Kraken’s latest update gives users the ability to use tokenized stocks and ETFs as collateral for futures and margin trading. Previously, traders had to sell their holdings or use only crypto to secure leveraged positions. Now, a select group of tokenized equities can be locked as a safety net, allowing participants to maintain exposure to both crypto and traditional markets without liquidating.
For retail traders, this means more flexibility. If you hold a tokenized share of, say, Apple or a broad‑market ETF, you can now pledge it to back a leveraged position in Bitcoin or Ethereum futures. This can reduce the amount of capital you need to put up and potentially lower the cost of borrowing. However, the collateral still carries risk: if the tokenized asset’s value drops, you may face a margin call. Keeping an eye on the underlying asset’s price movements remains essential.

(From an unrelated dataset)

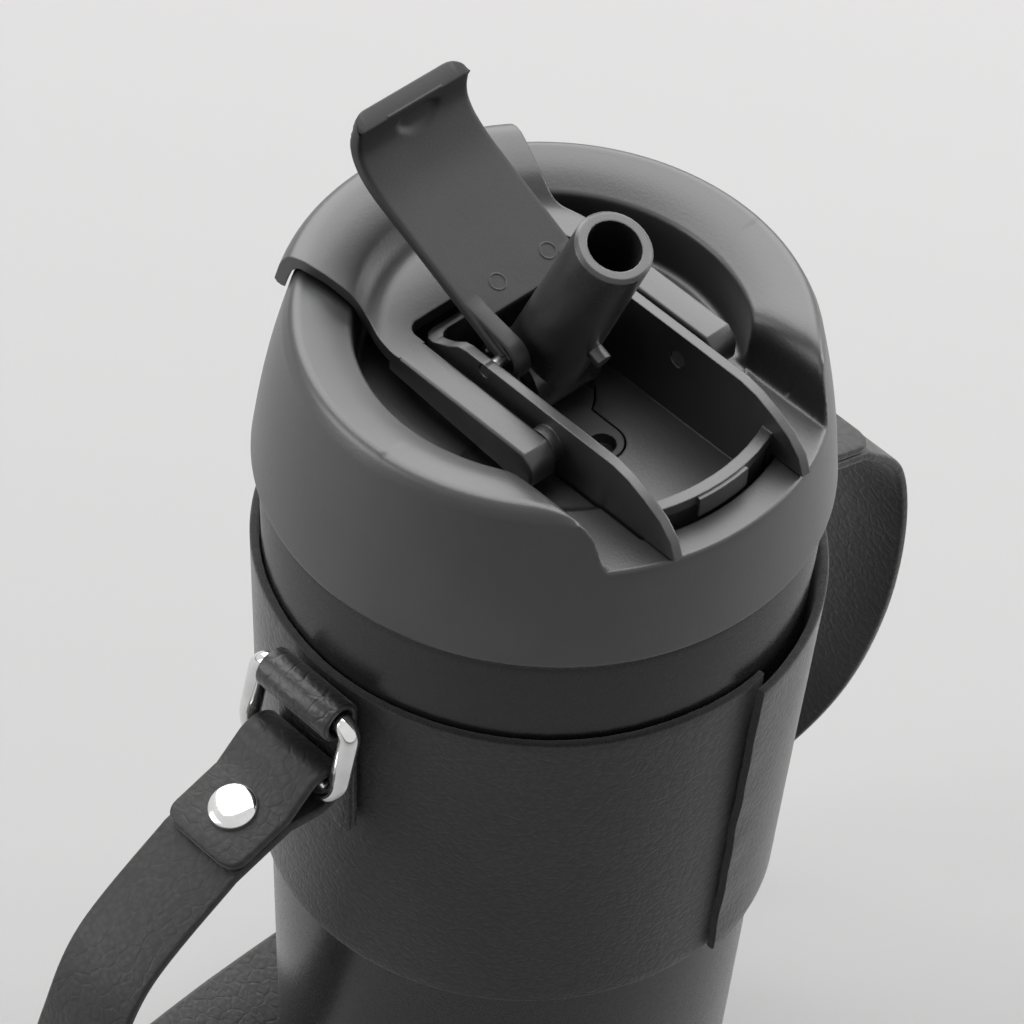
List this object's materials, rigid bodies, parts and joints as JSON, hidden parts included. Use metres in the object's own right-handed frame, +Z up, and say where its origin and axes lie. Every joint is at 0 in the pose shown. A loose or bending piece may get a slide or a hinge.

The announcement arrives at a time when the overall market sentiment is in “extreme fear,” with the fear‑greed index at 22. Bitcoin is trading around $63,300, up 1.7% in the last 24 hours, while Ethereum sits near $1,794, up 2.7%. In such a cautious environment, having additional collateral options can help traders navigate volatility without forcing them to sell positions. The move also aligns with a broader industry trend of blending crypto and traditional finance tools, which could attract a wider user base to Kraken’s platform.
Looking ahead, traders should watch how Kraken sets the collateral ratios for tokenized stocks and whether the list of eligible assets expands. The feature’s success will depend on how well it balances the desire for flexibility with the need to protect both the exchange and its users from sudden market swings.